We seek partners according to many physical and economical attributes. Those that fit the criteria we desire will most likely be sought out for sexual intercourse. This is, however, limited to the scope of people seeking to create families. What happens to those that dispense with the procreation and seek sexual partners for pleasure?
Procreation can be pleasurable, but it has intent outside of the actual sex act. Therefore, it does not need to be pleasurable to attain the desired results. So sex for fun has to be that. Both men and women are wired for pleasure. This makes sex a desire and procreation a possible result. If progeny are eliminated from the possible results, all that is left is sex for pleasure. Now the point of sex is no longer ejaculation, but sustaining pleasure.

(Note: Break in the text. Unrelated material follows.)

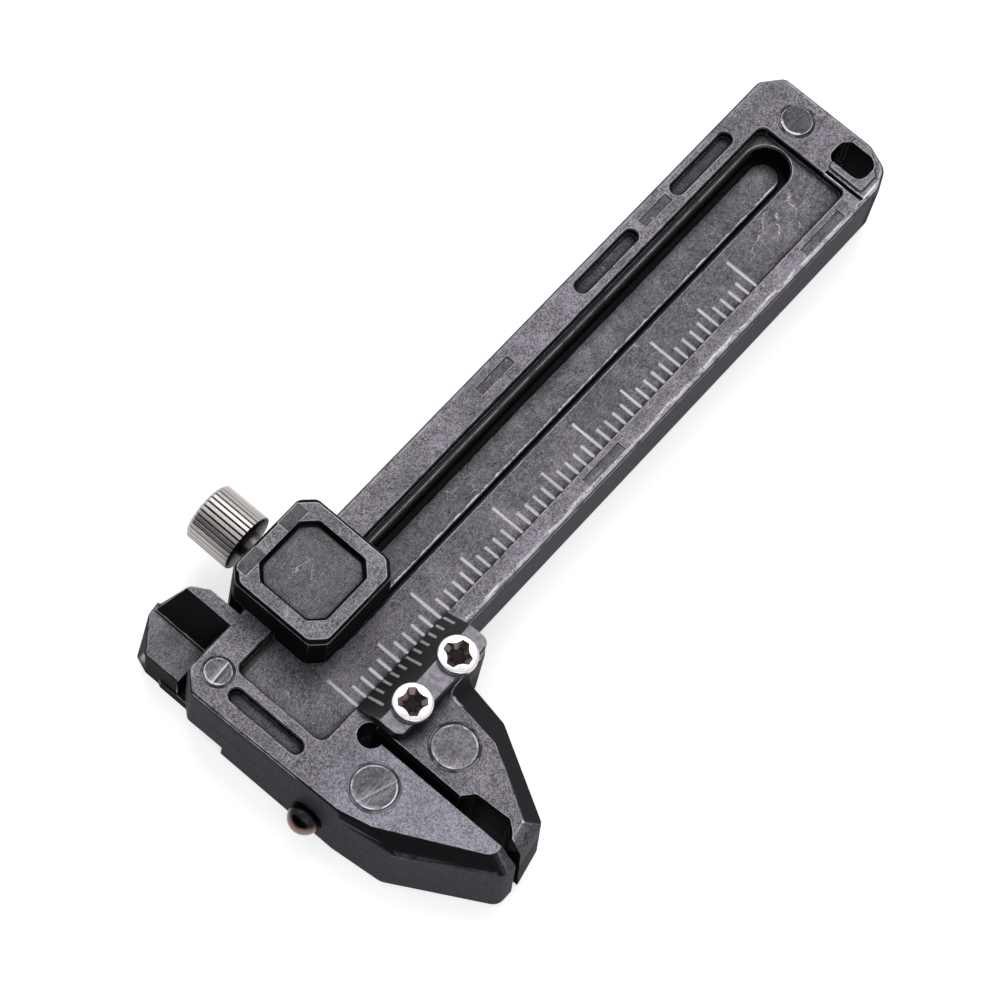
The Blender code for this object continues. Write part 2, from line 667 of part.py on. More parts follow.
def vernier_plate(mat):
    """The plate over the lower rim: sloping face with the short scale, flat for the screws."""
    low = vernier_low_z
    top = vernier_top_z
    edge_y = -half + vernier_overhang - slide_gap
    flat_y = screw_y + vernier_flat / 2 - 0.1
    back_y = flat_y - vernier_flat
    outline = [(edge_y, low), (edge_y, low + vernier_face), (flat_y, top), (back_y + 0.12, top),
               (back_y, top - 0.15), (back_y, low)]
    obj = mesh_object("vernier_plate", *along_x(outline, slider_left_x + 0.05, slider_right_x), mat)
    holes = []
    for x in (screw_first_x, screw_first_x + screw_spacing):
        holes.append(prism_mesh(circle(x, screw_y, screw_shank_r + press_gap, 16), 0, top + 1))
        holes.append(prism_mesh(circle(x, screw_y, screw_head_r + 0.08, 24), top - 0.02, top + 2))
    cut(obj, holes[0::2], "holes")
    cut(obj, holes[1::2], "seats")
    corners = [corner_cutter(slider_left_x + 0.05, back_y, -1, low - 1, top + 1),
               corner_cutter(slider_right_x, back_y, 1, low - 1, top + 1)]
    cut(obj, corners, "corners")
    slope = (top - low - vernier_face) / (edge_y - flat_y)
    marks = []
    for i in range(11):
        x = jaw_opening + i * vernier_pitch
        length = vernier_mark_lengths[0 if i in (0, 5) else 1 if i == 10 else 2]
        y0, y1 = edge_y - 0.1, edge_y - 0.1 - length
        z0 = low + vernier_face + 0.1 * slope
        z1 = z0 + length * slope
        outline = [(y0, z0 - mark_depth), (y0, z0 + 0.3), (y1, z1 + 0.3), (y1, z1 - mark_depth)]
        marks.append(along_x(outline, x - mark_width / 2, x + mark_width / 2))
    cut(obj, marks, "marks")
    return obj


def vernier_screw(name, x, turn, mat):
    """Domed cross-recess screw through the vernier plate into the slider's back casting."""
    seat = vernier_top_z + 0.03
    r = screw_head_r
    profile = [(screw_shank_r, parting_z - 1.5), (screw_shank_r, seat), (r - 0.1, seat), (r, seat + 0.08),
               (r, seat + 0.22), (r - 0.12, seat + 0.38), (r - 0.5, seat + 0.52), (r - 1.0, seat + 0.56)]
    rings = [[(px + x, py + screw_y, z) for px, py, z in ring] for ring in turned(profile)]
    obj = loft(name, rings, mat, (x, screw_y, seat))
    arms = []
    for k in range(2):
        a = turn + math.pi / 2 * k
        u = (math.cos(a), math.sin(a))
        rings = []
        for size, z in ((0.55, seat - 0.3), (1.0, seat + 0.6)):
            ring = []
            for s, w in ((-1, -1), (1, -1), (1, 1), (-1, 1)):
                along, across = s * size * cross_reach, w * size * cross_width / 2
                ring.append((x + u[0] * along - u[1] * across, screw_y + u[1] * along + u[0] * across, z))
            rings.append(ring)
        arms.append(loft_mesh(rings))
    cut(obj, arms[:1], "cross_a")
    cut(obj, arms[1:], "cross_b")
    return obj


def slider_cap(mat):
    """Housing with the thumb pad: sits over the upper rim and wraps round the beam's side."""
    x0, x1 = pad_left_x, pad_left_x + pad_size
    y0, y1 = pad_high_y - pad_size, pad_high_y
    low = plate_top_z + seam
    edge = pad_edge

    def ring(grow, z, chamfer):
        c = chamfer * 0.55
        points = []
        xs, ys = (x0 - grow, x1 + grow), (y0 - grow, y1 + grow)
        for x, y, sx, sy in ((xs[0], ys[0], 1, 1), (xs[1], ys[0], -1, 1), (xs[1], ys[1], -1, -1),
                             (xs[0], ys[1], 1, -1)):
            first = (x, y + sy * chamfer, c, 2)
            second = (x + sx * chamfer, y, c, 2)
            points += [first, second] if sx == sy else [second, first]
        return flat_ring(rounded(points), z)

    rings = [ring(pad_draft, low, pad_chamfer + 0.2), ring(0.05, pad_top_z - 0.6, pad_chamfer),
             ring(0, pad_top_z - edge, pad_chamfer), ring(-edge, pad_top_z, pad_chamfer)]
    obj = loft("slider_cap", rings, mat)
    g = slide_gap
    far = beam_end_x
    channel = box_mesh(-far, far, -far, side_in_y, low - 1, field_z + g)
    rim_channel = box_mesh(-far, far, field_high_y - 0.3, side_in_y, field_z, rim_top_z + g)
    cut(obj, [channel], "beam")
    cut(obj, [rim_channel], "rim")
    inset = (pad_size - pad_recess) / 2

    def recess_outline(grow):
        d = inset - grow
        return rounded([(x, y, 0.5, 3) for x, y in chamfered(x0 + d, x1 - d, y0 + d, y1 - d, 1.1)])

    cut(obj, [recess_mesh(recess_outline, pad_recess_depth, pad_top_z, 0.16)], "recess")
    length, width, depth = dimple_size
    dimples = [box_mesh(x, x + length, y1 - width, y1 + 1, pad_top_z - depth, pad_top_z + 1)
               for x in (x0 + 0.95, x1 - 1.35 - length)]
    bore = lock_neck_r + lock_bore_gap
    bore_mesh = along_y([(pad_x + px, lock_z + pz) for px, pz in circle(0, 0, bore, 24)],
                        side_in_y - 0.5, side_out_y + 1)
    g0, g1 = pad_x - gib_length / 2 - 0.15, pad_x + gib_length / 2 + 0.15
    gib_pocket = box_mesh(g0, g1, side_in_y - 0.5, side_in_y + gib_thick + 0.07, plate_top_z + 1.0,
                          field_z + 0.2)
    screw_holes = [prism_mesh(circle(x, y, 0.65, 20), 0, floor_gap + 4.5) for x, y in cap_screw_places()]
    cut(obj, dimples + screw_holes, "dimples")
    nib_room = box_mesh(-far, knife_side_x + jaw_opening + 0.25, side_in_y - 0.1, far,
                        knife_plane_z - 0.3, rim_top_z + 0.25)
    cut(obj, [nib_room], "nib")
    cut(obj, [gib_pocket], "gib")
    cut(obj, [bore_mesh], "bore")
    return obj


def chamfered(x0, x1, y0, y1, c):
    return [(x0, y1 - c), (x0, y0 + c), (x0 + c, y0), (x1 - c, y0), (x1, y0 + c), (x1, y1 - c),
            (x1 - c, y1), (x0 + c, y1)]


def slide_key(mat):
    """Key under the pad that runs in the beam's slot."""
    w = slot_width / 2 - 0.2
    outline = slot_outline(pad_x - key_length / 2, pad_x + key_length / 2, slot_y - w, slot_y + w)
    z0 = parting_z + rib_rise + 0.15
    return loft("slide_key", [flat_ring(outline, z0), flat_ring(outline, field_z + slide_gap - 0.05)], mat)


def gib_strip(mat):
    """Thin strip that the lock screw presses against the beam's side."""
    y0 = side_in_y - 0.05
    box = box_mesh(pad_x - gib_length / 2, pad_x + gib_length / 2, y0, y0 + gib_thick,
                   plate_top_z + 1.15, field_z)
    return mesh_object("gib_strip", *box, mat)


def lock_screw(mat):
    """Knurled thumb screw whose tip bears on the gib; its origin is on its own axis."""
    start = side_in_y + gib_thick + 0.07
    shoulder = side_out_y + lock_neck_gap - 0.15
    end = shoulder + lock_length
    c = 0.35

    def knurl(scale, y):
        ring = []
        for k in range(knurl_count * 2):
            a = math.pi * k / knurl_count
            r = (lock_r - (knurl_depth if k % 2 else 0.0)) * scale
            ring.append((pad_x + r * math.cos(a), y, lock_z + r * math.sin(a)))
        return ring

    def plain(r, y):
        return [(pad_x + r * math.cos(math.pi * k / knurl_count), y,
                 lock_z + r * math.sin(math.pi * k / knurl_count)) for k in range(knurl_count * 2)]

    rings = [plain(0.7, start), plain(lock_neck_r, start + 0.5), plain(lock_neck_r, shoulder),
             plain(lock_r - c, shoulder + 0.02), knurl(1.0, shoulder + c), knurl(1.0, end - c),
             plain(lock_r - c, end - 0.08), plain(lock_r - c - 0.5, end)]
    return loft("lock_screw", rings, mat, (pad_x, side_out_y, lock_z))


def build():
    clear_scene()
    gunmetal = material("gunmetal", (0.14, 0.135, 0.145), 0.5, 0.85)
    black = material("blackened", (0.02, 0.02, 0.02), 0.45, 0.6)
    steel = material("bright_steel", (0.62, 0.61, 0.6), 0.3, 1.0)
    nickel = material("nickel", (0.8, 0.79, 0.78), 0.22, 1.0)
    brass = material("brass", (0.55, 0.42, 0.2), 0.35, 1.0)
    front_frame(gunmetal)
    back_frame(gunmetal)
    post("fixed_jaw_post", jaw_post_xy, jaw_post_r, 0.1, rim_top_z + post_rise, gunmetal)
    post("head_post", head_post_xy, head_post_r, beam_back_z + 0.05, rim_top_z + post_rise, steel)
    post("tail_post", tail_post_xy, tail_post_r, 0.1, rim_top_z + post_rise, gunmetal)
    ball(steel)
    slider = bpy.data.objects.new("slider", None)
    bpy.context.scene.collection.objects.link(slider)
    moving = [slider_back(gunmetal), slider_cap(gunmetal), moving_jaw_front(gunmetal),
              post("moving_jaw_post", moving_post_xy, jaw_post_r, floor_gap + 0.1,
                   rim_top_z + post_rise, gunmetal),
              vernier_plate(black), slide_key(brass), gib_strip(brass)]
    moving.append(vernier_screw("vernier_screw_left", screw_first_x, 0.5, nickel))
    moving.append(vernier_screw("vernier_screw_right", screw_first_x + screw_spacing, 0.1, nickel))
    for name, (x, y) in zip(("cap_screw_left", "cap_screw_right"), cap_screw_places()):
        moving.append(cap_screw(name, x, y, steel))
    moving.append(lock_screw(steel))
    for obj in moving:
        obj.parent = slider


build()
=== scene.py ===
"""Looks of the mini vernier caliper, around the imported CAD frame.

Materials work in millimetres: each turns its object coordinates into the frame's millimetres
first. Pieces are placed in the drawing's millimetres, whose x starts at the scale's zero.
"""

import math

import bmesh
import bpy
from mathutils import Euler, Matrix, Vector

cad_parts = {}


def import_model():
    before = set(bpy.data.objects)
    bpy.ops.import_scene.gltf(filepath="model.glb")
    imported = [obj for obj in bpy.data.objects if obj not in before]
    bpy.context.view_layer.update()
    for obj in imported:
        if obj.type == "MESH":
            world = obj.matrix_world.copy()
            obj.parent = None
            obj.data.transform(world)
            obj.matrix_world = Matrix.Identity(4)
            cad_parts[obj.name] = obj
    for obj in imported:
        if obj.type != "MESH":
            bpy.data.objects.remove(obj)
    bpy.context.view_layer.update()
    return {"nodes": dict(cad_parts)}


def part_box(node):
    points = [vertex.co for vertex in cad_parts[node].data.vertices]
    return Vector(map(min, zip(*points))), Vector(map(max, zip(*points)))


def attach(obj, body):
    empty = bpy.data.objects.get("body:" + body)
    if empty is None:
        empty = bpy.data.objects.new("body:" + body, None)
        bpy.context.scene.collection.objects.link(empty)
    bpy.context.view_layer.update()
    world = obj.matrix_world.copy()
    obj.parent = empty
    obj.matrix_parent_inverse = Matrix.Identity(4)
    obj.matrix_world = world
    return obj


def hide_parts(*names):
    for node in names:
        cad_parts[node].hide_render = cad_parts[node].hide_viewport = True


MM = 0.001
SHARP = math.radians(34)    # edges that turn more than this stay hard

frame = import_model()
nodes = frame["nodes"]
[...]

Sustaining pleasure then is about technique. Any browse through the self-improvement section of your favorite chain bookstore will reveal that notion to be true. I found a book on becoming a multi-orgasmic male. (Later, I learned my mother gave a copy to my brother. Sexual hang-ups were never really a problem in our house. Somedays, we wish they were.) The sex manual has been around for centuries. We have been teaching each other what is necessary for pleasure. The invention of positions, condoms, the pill, dildos, and sex clubs, among other things, only goes towards proving that pleasure is important to the human sexual being. We strive to make sex longer and more pleasurable. Duh!